What the exercise asks: Extract, without alteration, each line from the start of the listing to the line bearing "at one end.".

· · · · · · ·

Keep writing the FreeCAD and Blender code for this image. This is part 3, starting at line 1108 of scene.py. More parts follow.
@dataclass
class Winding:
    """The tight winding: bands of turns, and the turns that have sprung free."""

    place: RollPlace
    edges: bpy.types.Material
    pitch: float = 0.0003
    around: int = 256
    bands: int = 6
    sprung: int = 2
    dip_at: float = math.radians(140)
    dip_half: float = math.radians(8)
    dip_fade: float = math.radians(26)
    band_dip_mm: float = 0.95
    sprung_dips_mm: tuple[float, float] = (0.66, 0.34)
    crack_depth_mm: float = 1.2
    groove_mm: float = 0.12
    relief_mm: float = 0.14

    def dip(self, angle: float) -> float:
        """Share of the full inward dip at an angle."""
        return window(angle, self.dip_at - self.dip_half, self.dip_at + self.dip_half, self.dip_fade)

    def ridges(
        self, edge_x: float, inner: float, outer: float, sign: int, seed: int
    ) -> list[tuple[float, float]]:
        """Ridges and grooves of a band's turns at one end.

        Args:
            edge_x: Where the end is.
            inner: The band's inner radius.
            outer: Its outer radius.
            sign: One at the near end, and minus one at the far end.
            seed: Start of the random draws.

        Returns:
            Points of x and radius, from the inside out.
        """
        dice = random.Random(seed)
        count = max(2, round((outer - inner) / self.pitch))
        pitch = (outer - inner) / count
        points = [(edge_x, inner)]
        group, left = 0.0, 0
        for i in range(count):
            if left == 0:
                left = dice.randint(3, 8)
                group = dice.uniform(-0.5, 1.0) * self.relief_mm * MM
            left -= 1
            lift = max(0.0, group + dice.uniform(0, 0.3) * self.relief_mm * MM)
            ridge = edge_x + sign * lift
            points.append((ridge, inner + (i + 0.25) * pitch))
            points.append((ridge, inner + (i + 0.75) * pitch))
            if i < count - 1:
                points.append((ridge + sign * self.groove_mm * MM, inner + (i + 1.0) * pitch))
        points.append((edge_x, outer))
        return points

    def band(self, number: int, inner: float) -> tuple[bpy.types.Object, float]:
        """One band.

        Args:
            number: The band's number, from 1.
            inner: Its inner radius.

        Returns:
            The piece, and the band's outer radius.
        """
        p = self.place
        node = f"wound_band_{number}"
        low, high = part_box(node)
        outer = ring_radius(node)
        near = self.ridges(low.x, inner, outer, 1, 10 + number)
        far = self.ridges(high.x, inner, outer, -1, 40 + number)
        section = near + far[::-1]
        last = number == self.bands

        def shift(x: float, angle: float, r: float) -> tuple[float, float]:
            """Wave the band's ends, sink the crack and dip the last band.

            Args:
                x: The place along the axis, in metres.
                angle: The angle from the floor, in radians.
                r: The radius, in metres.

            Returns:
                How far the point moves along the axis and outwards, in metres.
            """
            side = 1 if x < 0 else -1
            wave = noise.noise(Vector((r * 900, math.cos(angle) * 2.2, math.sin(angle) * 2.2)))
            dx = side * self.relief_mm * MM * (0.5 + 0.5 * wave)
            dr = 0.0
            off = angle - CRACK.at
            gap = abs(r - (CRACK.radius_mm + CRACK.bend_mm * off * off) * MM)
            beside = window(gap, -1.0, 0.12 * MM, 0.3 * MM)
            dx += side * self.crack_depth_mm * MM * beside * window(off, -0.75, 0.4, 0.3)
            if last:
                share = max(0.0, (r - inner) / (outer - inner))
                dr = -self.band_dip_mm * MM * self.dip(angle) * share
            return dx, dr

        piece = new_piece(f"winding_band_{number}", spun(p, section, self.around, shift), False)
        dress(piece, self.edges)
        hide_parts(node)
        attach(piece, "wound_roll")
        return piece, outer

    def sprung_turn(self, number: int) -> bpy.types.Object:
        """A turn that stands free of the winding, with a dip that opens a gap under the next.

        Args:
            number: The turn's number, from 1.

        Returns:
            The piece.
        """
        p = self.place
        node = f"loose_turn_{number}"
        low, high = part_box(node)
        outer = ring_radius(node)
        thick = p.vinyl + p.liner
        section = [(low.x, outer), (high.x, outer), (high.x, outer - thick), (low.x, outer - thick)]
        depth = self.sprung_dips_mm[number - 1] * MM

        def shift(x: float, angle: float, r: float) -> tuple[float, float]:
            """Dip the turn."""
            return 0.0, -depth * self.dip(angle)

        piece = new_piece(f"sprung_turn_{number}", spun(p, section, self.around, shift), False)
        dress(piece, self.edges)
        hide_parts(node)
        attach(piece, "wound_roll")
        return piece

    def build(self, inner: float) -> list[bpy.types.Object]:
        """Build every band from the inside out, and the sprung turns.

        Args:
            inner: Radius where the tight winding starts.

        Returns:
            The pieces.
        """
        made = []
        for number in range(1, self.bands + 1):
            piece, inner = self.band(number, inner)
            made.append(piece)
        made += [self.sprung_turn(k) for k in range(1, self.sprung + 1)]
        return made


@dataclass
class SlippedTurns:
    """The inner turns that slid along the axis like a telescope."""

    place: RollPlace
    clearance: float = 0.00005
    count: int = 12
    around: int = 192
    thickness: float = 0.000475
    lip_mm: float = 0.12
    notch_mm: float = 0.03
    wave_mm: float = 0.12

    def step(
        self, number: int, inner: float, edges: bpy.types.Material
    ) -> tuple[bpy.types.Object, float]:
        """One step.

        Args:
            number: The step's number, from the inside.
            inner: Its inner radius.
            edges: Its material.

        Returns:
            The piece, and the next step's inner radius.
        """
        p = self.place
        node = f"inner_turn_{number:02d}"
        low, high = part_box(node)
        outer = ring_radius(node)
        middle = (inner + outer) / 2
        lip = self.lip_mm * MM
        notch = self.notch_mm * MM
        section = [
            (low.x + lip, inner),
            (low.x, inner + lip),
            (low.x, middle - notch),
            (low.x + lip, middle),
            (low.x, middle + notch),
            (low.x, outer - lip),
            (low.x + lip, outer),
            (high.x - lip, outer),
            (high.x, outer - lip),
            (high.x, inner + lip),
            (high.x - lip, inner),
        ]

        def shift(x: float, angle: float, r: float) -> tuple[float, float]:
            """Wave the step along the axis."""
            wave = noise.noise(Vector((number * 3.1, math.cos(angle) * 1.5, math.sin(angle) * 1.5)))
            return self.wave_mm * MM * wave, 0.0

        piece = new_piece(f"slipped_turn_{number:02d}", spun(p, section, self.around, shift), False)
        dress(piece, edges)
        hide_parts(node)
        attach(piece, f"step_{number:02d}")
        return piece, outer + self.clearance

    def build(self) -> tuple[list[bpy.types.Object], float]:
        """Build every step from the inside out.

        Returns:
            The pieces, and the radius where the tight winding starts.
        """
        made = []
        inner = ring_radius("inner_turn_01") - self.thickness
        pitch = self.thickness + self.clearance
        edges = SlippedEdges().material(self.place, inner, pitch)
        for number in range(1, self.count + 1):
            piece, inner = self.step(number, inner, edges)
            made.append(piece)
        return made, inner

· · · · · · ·

The output:
Keep writing the FreeCAD and Blender code for this image. This is part 3, starting at line 1108 of scene.py. More parts follow.
@dataclass
class Winding:
    """The tight winding: bands of turns, and the turns that have sprung free."""

    place: RollPlace
    edges: bpy.types.Material
    pitch: float = 0.0003
    around: int = 256
    bands: int = 6
    sprung: int = 2
    dip_at: float = math.radians(140)
    dip_half: float = math.radians(8)
    dip_fade: float = math.radians(26)
    band_dip_mm: float = 0.95
    sprung_dips_mm: tuple[float, float] = (0.66, 0.34)
    crack_depth_mm: float = 1.2
    groove_mm: float = 0.12
    relief_mm: float = 0.14

    def dip(self, angle: float) -> float:
        """Share of the full inward dip at an angle."""
        return window(angle, self.dip_at - self.dip_half, self.dip_at + self.dip_half, self.dip_fade)

    def ridges(
        self, edge_x: float, inner: float, outer: float, sign: int, seed: int
    ) -> list[tuple[float, float]]:
        """Ridges and grooves of a band's turns at one end.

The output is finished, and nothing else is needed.